WHAT YOU WILL DO
Find how many lines in the data below mention "bodies". Give the number only.
-- -- --
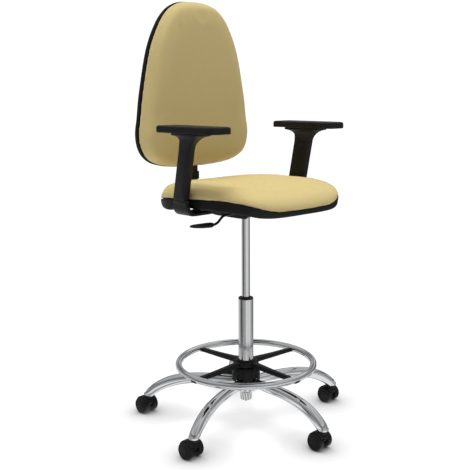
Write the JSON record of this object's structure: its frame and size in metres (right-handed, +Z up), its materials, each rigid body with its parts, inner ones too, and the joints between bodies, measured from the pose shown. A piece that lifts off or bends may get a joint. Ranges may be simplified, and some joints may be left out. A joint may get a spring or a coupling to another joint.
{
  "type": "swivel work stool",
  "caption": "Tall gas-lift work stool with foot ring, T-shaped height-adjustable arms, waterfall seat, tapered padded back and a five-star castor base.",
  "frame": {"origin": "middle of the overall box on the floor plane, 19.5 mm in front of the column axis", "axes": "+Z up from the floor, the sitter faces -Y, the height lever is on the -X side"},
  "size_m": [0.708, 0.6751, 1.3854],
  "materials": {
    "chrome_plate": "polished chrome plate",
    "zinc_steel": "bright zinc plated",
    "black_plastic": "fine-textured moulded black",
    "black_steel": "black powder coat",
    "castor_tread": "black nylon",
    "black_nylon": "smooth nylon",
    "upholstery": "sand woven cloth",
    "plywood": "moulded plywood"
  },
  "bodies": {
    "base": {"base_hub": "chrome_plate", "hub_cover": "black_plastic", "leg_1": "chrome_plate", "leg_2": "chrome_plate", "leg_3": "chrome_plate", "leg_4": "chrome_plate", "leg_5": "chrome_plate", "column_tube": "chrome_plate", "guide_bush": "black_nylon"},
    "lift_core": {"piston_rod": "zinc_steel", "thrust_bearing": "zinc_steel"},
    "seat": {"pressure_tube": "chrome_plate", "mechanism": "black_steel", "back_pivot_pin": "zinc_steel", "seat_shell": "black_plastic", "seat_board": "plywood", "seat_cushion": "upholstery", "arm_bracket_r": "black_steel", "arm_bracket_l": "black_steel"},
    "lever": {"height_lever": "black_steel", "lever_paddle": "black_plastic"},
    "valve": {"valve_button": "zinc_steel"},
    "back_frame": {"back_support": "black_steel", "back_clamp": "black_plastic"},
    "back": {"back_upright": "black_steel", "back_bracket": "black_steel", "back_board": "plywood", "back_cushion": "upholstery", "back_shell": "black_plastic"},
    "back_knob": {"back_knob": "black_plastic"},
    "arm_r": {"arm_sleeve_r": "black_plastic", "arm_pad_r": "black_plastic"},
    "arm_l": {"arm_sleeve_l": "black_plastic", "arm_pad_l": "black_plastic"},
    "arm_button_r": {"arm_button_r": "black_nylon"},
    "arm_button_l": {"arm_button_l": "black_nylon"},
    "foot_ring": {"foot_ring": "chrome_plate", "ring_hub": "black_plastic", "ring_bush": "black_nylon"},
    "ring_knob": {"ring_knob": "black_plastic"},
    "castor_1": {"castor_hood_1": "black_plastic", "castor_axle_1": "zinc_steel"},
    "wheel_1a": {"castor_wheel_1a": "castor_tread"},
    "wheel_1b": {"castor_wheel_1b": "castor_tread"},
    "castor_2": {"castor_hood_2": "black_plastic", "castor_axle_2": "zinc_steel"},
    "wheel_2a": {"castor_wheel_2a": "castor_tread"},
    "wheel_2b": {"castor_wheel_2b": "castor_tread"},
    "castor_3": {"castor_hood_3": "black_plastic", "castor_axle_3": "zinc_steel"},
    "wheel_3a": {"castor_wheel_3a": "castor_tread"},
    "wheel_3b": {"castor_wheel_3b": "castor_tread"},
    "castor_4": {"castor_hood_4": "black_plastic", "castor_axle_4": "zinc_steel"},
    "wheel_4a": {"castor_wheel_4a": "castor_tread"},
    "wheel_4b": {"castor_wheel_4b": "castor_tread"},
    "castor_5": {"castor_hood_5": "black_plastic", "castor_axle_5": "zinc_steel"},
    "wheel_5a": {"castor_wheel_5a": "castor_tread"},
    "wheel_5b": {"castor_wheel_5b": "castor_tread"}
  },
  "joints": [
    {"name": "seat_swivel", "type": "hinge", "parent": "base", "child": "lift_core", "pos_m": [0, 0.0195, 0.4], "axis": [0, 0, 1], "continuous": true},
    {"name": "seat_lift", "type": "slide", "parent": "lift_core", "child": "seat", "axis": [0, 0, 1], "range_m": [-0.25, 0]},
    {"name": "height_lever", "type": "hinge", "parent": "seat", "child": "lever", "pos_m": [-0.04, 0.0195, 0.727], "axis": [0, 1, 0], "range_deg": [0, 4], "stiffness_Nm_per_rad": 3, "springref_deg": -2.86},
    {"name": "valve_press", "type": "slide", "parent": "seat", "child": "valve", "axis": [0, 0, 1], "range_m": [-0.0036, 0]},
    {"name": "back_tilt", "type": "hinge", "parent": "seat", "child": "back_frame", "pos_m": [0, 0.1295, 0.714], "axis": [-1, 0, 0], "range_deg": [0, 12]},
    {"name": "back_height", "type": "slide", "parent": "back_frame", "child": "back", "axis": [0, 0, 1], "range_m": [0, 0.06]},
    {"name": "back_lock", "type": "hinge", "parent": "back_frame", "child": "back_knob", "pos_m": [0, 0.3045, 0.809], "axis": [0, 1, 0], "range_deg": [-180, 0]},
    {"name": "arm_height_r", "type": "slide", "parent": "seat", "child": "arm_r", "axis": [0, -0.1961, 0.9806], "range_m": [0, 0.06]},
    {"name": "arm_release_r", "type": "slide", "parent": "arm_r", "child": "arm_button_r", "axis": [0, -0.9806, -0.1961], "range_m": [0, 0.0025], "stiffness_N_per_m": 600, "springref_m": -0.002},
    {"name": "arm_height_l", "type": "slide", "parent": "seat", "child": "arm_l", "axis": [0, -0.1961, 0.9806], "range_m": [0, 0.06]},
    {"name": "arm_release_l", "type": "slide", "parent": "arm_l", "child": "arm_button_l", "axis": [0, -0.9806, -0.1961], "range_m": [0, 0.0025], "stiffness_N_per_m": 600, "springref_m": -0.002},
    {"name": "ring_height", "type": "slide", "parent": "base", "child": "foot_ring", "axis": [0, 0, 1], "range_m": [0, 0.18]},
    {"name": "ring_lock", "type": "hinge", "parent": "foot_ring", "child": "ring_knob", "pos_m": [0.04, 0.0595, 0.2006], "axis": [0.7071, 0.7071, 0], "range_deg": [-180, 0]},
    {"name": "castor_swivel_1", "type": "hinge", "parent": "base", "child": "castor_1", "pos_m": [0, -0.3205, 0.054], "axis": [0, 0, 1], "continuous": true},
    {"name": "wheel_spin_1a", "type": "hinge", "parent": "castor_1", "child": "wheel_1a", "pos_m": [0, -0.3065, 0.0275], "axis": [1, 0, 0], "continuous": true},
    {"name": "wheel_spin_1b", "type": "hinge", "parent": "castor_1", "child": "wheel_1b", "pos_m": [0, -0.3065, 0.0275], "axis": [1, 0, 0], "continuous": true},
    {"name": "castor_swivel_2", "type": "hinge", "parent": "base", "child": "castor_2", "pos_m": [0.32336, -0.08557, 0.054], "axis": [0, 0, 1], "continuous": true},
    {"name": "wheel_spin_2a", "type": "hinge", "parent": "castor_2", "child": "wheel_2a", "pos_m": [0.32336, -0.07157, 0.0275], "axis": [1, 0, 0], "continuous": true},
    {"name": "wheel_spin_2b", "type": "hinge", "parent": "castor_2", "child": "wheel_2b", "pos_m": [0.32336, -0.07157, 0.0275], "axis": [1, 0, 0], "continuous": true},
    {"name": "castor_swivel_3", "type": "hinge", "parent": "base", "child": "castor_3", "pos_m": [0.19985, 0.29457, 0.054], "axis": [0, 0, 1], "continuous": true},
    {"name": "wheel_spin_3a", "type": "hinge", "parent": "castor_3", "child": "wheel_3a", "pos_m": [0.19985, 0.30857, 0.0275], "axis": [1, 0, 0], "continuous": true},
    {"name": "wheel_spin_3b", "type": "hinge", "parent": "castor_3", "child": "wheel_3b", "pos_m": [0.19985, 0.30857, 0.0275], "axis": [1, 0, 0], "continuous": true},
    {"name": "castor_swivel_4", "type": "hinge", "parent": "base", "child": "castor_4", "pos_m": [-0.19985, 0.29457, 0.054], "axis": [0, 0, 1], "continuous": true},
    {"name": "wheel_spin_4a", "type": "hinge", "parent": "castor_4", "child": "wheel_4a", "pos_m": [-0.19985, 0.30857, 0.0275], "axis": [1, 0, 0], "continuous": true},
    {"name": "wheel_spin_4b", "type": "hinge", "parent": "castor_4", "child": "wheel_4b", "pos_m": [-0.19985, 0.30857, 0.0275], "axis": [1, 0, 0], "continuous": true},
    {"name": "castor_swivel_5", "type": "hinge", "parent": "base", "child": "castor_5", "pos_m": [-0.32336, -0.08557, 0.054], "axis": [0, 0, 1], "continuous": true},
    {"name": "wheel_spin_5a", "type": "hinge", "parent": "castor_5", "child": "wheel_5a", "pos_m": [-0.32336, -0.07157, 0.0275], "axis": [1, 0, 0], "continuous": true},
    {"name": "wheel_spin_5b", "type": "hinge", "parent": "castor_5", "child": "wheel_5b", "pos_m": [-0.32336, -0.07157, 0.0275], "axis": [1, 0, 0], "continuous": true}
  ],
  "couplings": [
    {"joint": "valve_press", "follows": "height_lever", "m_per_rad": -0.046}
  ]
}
-- -- --
ANSWER TO THE PROBLEM
2